After a very stressing month of hard talks about the Euro and the EU countries’ troubles, it is now crunch time. The new governments in Greece, Spain, Belgium and Italy will help for a positive solution (maybe), but for sure, heavy sacrifices will be asked to all of us for overcoming the crisis of the old continent. To forecast is always difficult and today is even harder, but the first six months of 2012 could be expected to be the same of the first half of 2009. Below you can find a short comparison between the week 47 of 2011 (first column) and the week 11/16 the lowest of 2009 (second column) SteelOrbis indexes:
HRC export China index |
107.02 | 80.07 |
| HRC export Black Sea index | 109.45 | 64.92 |
| HRC domestic Turkey index | 109.76 | 65.03 |
| Re-bars domestic Turkey index | 156.08 | 96.76 |
| ferrous scrap domestic Turkey index | 176.86 | 90.58 |
| shredded scrap export USA East Coast | 175.28 | 90.11 |
| HMS 1/2 export USA East Coast | 181.18 | 92.00 |
| Iron ore import China index | 147.00 | 62.00 |
In Italy we are ending the year with an important increase of the steel production (about 11percent YOY), thanks to the very positive mill output of the first nine months of the year. The higher contribution has is from the blast furnaces production. During Q4, the output has been reduced, but the final 2011 figure will show a positive performance, about a 10 percent increase. November scrap prices have been reduced around €10, up to €20 for the high grades.
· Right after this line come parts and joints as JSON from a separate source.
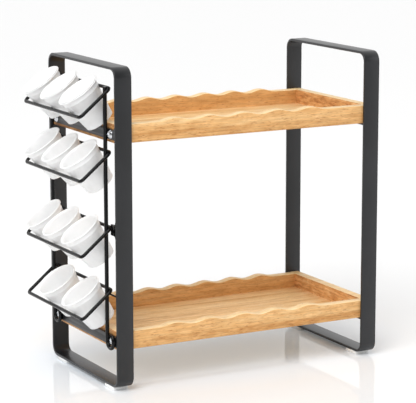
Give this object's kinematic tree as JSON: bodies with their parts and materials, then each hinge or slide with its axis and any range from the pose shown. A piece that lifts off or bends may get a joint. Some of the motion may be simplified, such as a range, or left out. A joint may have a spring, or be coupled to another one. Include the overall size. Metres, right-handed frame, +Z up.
{
  "type": "coffee station organizer",
  "caption": "Two-level countertop caddy: wavy-edged wooden trays between flat metal hoop frames, with a tiered wire rack for coffee pods on its left side.",
  "frame": {"origin": "middle of the base of the whole outline, on the surface that the part stands on", "axes": "+X along the trays, away from the pod rack; +Y from the front to the back; +Z up"},
  "size_m": [0.3837, 0.1756, 0.359],
  "materials": {
    "frame_paint": "matte charcoal powder coat",
    "wire_paint": "satin black powder coat",
    "wood": "light wood with a clear matte lacquer",
    "foot_pad": "smooth white",
    "screw_chrome": "polished",
    "pod_plastic": "glossy white",
    "lid_film": "smooth white film"
  },
  "bodies": {
    "stand": {"left_frame": "frame_paint", "right_frame": "frame_paint", "left_front_foot": "foot_pad", "left_rear_foot": "foot_pad", "right_front_foot": "foot_pad", "right_rear_foot": "foot_pad", "left_upper_crossbar": "frame_paint", "left_lower_crossbar": "frame_paint", "right_upper_crossbar": "frame_paint", "right_lower_crossbar": "frame_paint", "upper_support_tabs": "frame_paint", "lower_support_tabs": "frame_paint", "upper_front_board": "wood", "upper_rear_board": "wood", "upper_left_board": "wood", "upper_right_board": "wood", "upper_floor": "wood", "lower_front_board": "wood", "lower_rear_board": "wood", "lower_left_board": "wood", "lower_right_board": "wood", "lower_floor": "wood", "left_screws": "screw_chrome", "right_screws": "screw_chrome", "rack_front_wire": "wire_paint", "rack_rear_wire": "wire_paint", "rack_side_tabs": "wire_paint", "rack_stays": "wire_paint", "tier1_loop": "wire_paint", "tier2_loop": "wire_paint", "tier3_loop": "wire_paint", "tier4_loop": "wire_paint"},
    "tier1_front_pod_body": {"tier1_front_pod": "pod_plastic", "tier1_front_lid": "lid_film"},
    "tier1_middle_pod_body": {"tier1_middle_pod": "pod_plastic", "tier1_middle_lid": "lid_film"},
    "tier1_rear_pod_body": {"tier1_rear_pod": "pod_plastic", "tier1_rear_lid": "lid_film"},
    "tier2_front_pod_body": {"tier2_front_pod": "pod_plastic"},
    "tier2_middle_pod_body": {"tier2_middle_pod": "pod_plastic"},
    "tier2_rear_pod_body": {"tier2_rear_pod": "pod_plastic"},
    "tier3_front_pod_body": {"tier3_front_pod": "pod_plastic"},
    "tier3_middle_pod_body": {"tier3_middle_pod": "pod_plastic"},
    "tier3_rear_pod_body": {"tier3_rear_pod": "pod_plastic"},
    "tier4_front_pod_body": {"tier4_front_pod": "pod_plastic"},
    "tier4_rear_pod_body": {"tier4_rear_pod": "pod_plastic"}
  },
  "joints": [
    {"name": "tier1_front_pod_lift", "type": "slide", "parent": "stand", "child": "tier1_front_pod_body", "axis": [-0.6735, 0.0785, 0.735], "range_m": [0, 0.033]},
    {"name": "tier1_middle_pod_lift", "type": "slide", "parent": "stand", "child": "tier1_middle_pod_body", "axis": [-0.6735, 0.0785, 0.735], "range_m": [0, 0.033]},
    {"name": "tier1_rear_pod_lift", "type": "slide", "parent": "stand", "child": "tier1_rear_pod_body", "axis": [-0.6735, 0.0785, 0.735], "range_m": [0, 0.033]},
    {"name": "tier2_front_pod_lift", "type": "slide", "parent": "stand", "child": "tier2_front_pod_body", "axis": [-0.6735, 0.0785, 0.735], "range_m": [0, 0.033]},
    {"name": "tier2_middle_pod_lift", "type": "slide", "parent": "stand", "child": "tier2_middle_pod_body", "axis": [-0.6735, 0.0785, 0.735], "range_m": [0, 0.033]},
    {"name": "tier2_rear_pod_lift", "type": "slide", "parent": "stand", "child": "tier2_rear_pod_body", "axis": [-0.6735, 0.0785, 0.735], "range_m": [0, 0.033]},
    {"name": "tier3_front_pod_lift", "type": "slide", "parent": "stand", "child": "tier3_front_pod_body", "axis": [-0.6735, 0.0785, 0.735], "range_m": [0, 0.033]},
    {"name": "tier3_middle_pod_lift", "type": "slide", "parent": "stand", "child": "tier3_middle_pod_body", "axis": [-0.6735, 0.0785, 0.735], "range_m": [0, 0.033]},
    {"name": "tier3_rear_pod_lift", "type": "slide", "parent": "stand", "child": "tier3_rear_pod_body", "axis": [-0.6735, 0.0785, 0.735], "range_m": [0, 0.033]},
    {"name": "tier4_front_pod_lift", "type": "slide", "parent": "stand", "child": "tier4_front_pod_body", "axis": [-0.6735, 0.0785, 0.735], "range_m": [0, 0.033]},
    {"name": "tier4_rear_pod_lift", "type": "slide", "parent": "stand", "child": "tier4_rear_pod_body", "axis": [-0.6756, 0, 0.7373], "range_m": [0, 0.033]}
  ]
}
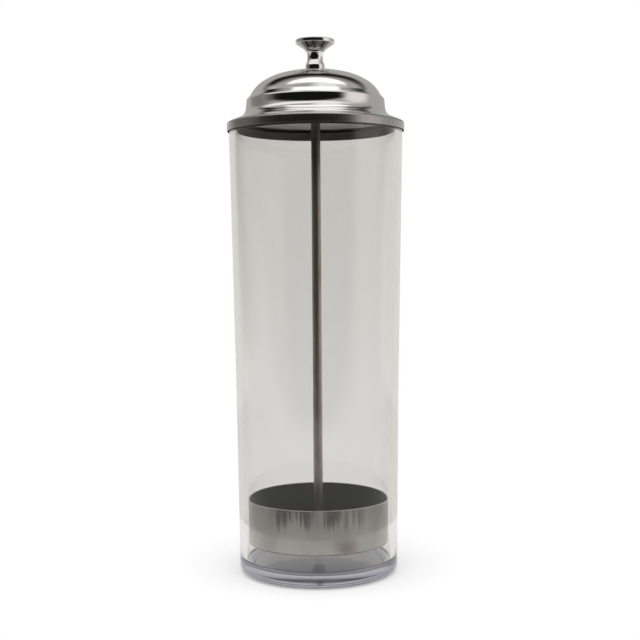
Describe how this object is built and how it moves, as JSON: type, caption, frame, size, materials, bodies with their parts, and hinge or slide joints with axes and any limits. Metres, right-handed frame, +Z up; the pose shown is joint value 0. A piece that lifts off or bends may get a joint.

The mill inventories are not well covered due to less deliveries from the domestic market and some Italian railway station congestion. Arrivals by vessel were the lowest of the year, that is to say about 20,000 metric tons for scrap and about 35,000 metric tons for pig iron. The mills scheduled the end of year holiday stoppages on the average of three weeks, but they will maintain the scrap reception, trying to recover the low inventories before the January production resume and to be ready for the winter difficulties. Following are the November official average prices reported (€/per metric ton delivered):
| Italy | France | Germany | |
| New arising E8 | €315 | €315 | €315 |
| Shredded E40 | €315 | €315 | €315 |
| Demolition scrap E3 | €290 | €285 | €285 |
Considering the Mills low scrap inventories and their pressure on the market to secure volumes, it is easy to say that the prices will move up but just for a short period of time.
PIG IRON - H.B.I.
The lower arrivals are reducing the ports, resellers and mills inventories, despite the weak consumption. Pig iron is now quoted below $450 per metric ton CIF for January shipment and around €360 pmt delivered end-users. HBI is quoted around $400 per metric ton CIF from South America producers. The low level reached by the pig iron and HBI offers on the market roused the end-users interest in new purchases.
STEEL
Even if the scrap prices are now moving up, the steel consumption and prices remain conditioned by the slowdown of the economic growth.